• _SUPPLIED INFORMATION_:
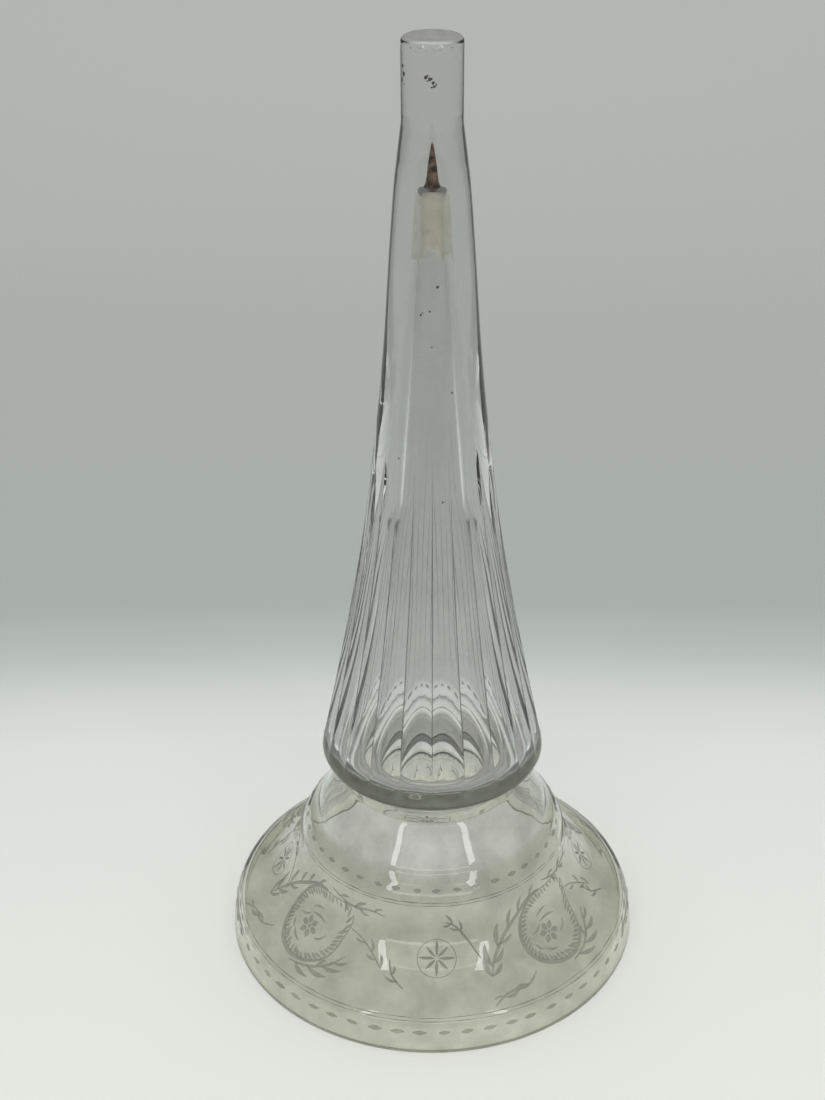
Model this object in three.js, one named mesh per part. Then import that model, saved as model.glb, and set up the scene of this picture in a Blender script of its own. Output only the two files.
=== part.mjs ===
// Cut and engraved glass flower trumpet for a table centrepiece, standing mouth down with its peg up.
// Millimetres, +Z up. The origin is the centre of the ground rim that the glass stands on.
//
// Two glass pieces lift apart: a domed, engraved bell, and a fluted trumpet whose neck sits over a short
// spigot on the bell. Two dried deposits lie in the blind end of the trumpet's bore.

import * as THREE from 'three';

// Driving dimensions.
const OVERALL_HEIGHT = 381.3;
const RIM_RADIUS = 87.5;
const RIM_WALL = 3.2;
const BELL_WALL = 3.8;

const PEG_RADIUS = 10.9;
const PEG_LENGTH = 29;
const PEG_END_ROUND = 2;

const SHOULDER_RADIUS = 45.9;
const SHOULDER_HEIGHT = 91.5;
const LIP_ROUND = 4.5;
const FLUTE_COUNT = 21;
const FLUTE_DEPTH = 1.1;
const FLUTE_TOP = 245;
const FLUTE_FADE = 110;
const FLUTE_FOOT = 92.5;
const FLUTE_RUN_OUT = 5;

const SEAT_HEIGHT = 80;
const SEAT_GAP = 0.3;
const NECK_RADIUS = 33.2;
const NECK_BORE_RADIUS = 28.5;
const SPIGOT_HEIGHT = 9.5;
const SPIGOT_BORE_RADIUS = 25;

const BORE_TIP_HEIGHT = 346.1;
const DEPOSIT_GAP = 0.3;
const FILM_THICKNESS = 0.6;

// Mesh fineness.
const BELL_SIDES = 60;
const SIDES_PER_FLUTE = 3;
const DEPOSIT_SIDES = 16;

// Outline points, as radius and height, read from the peg or the collar down towards the rim.
const TRUMPET_OUTLINE = [
  [PEG_RADIUS, OVERALL_HEIGHT - PEG_LENGTH],
  [12.8, 337.1],
  [13.8, 328.1],
  [15.6, 305],
  [18.3, 266.8],
  [22.2, 228.6],
  [27.1, 190.4],
  [33.8, 152.3],
  [39.0, 125.7],
  [44.5, 99],
  [SHOULDER_RADIUS, SHOULDER_HEIGHT],
];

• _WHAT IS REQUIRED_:
Copy out the full material exactly as it appears.

• _RESULT FOR THIS EXERCISE_:
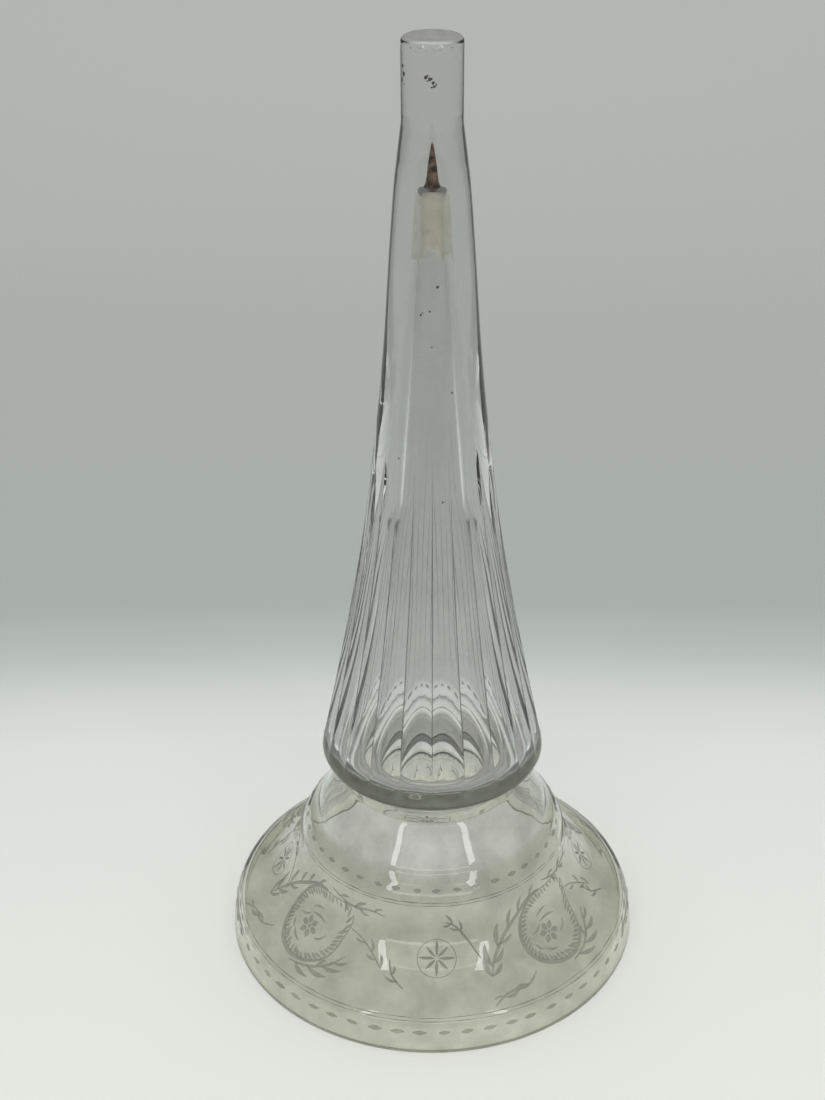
Model this object in three.js, one named mesh per part. Then import that model, saved as model.glb, and set up the scene of this picture in a Blender script of its own. Output only the two files.
=== part.mjs ===
// Cut and engraved glass flower trumpet for a table centrepiece, standing mouth down with its peg up.
// Millimetres, +Z up. The origin is the centre of the ground rim that the glass stands on.
//
// Two glass pieces lift apart: a domed, engraved bell, and a fluted trumpet whose neck sits over a short
// spigot on the bell. Two dried deposits lie in the blind end of the trumpet's bore.

import * as THREE from 'three';

// Driving dimensions.
const OVERALL_HEIGHT = 381.3;
const RIM_RADIUS = 87.5;
const RIM_WALL = 3.2;
const BELL_WALL = 3.8;

const PEG_RADIUS = 10.9;
const PEG_LENGTH = 29;
const PEG_END_ROUND = 2;

const SHOULDER_RADIUS = 45.9;
const SHOULDER_HEIGHT = 91.5;
const LIP_ROUND = 4.5;
const FLUTE_COUNT = 21;
const FLUTE_DEPTH = 1.1;
const FLUTE_TOP = 245;
const FLUTE_FADE = 110;
const FLUTE_FOOT = 92.5;
const FLUTE_RUN_OUT = 5;

const SEAT_HEIGHT = 80;
const SEAT_GAP = 0.3;
const NECK_RADIUS = 33.2;
const NECK_BORE_RADIUS = 28.5;
const SPIGOT_HEIGHT = 9.5;
const SPIGOT_BORE_RADIUS = 25;

const BORE_TIP_HEIGHT = 346.1;
const DEPOSIT_GAP = 0.3;
const FILM_THICKNESS = 0.6;

// Mesh fineness.
const BELL_SIDES = 60;
const SIDES_PER_FLUTE = 3;
const DEPOSIT_SIDES = 16;

// Outline points, as radius and height, read from the peg or the collar down towards the rim.
const TRUMPET_OUTLINE = [
  [PEG_RADIUS, OVERALL_HEIGHT - PEG_LENGTH],
  [12.8, 337.1],
  [13.8, 328.1],
  [15.6, 305],
  [18.3, 266.8],
  [22.2, 228.6],
  [27.1, 190.4],
  [33.8, 152.3],
  [39.0, 125.7],
  [44.5, 99],
  [SHOULDER_RADIUS, SHOULDER_HEIGHT],
];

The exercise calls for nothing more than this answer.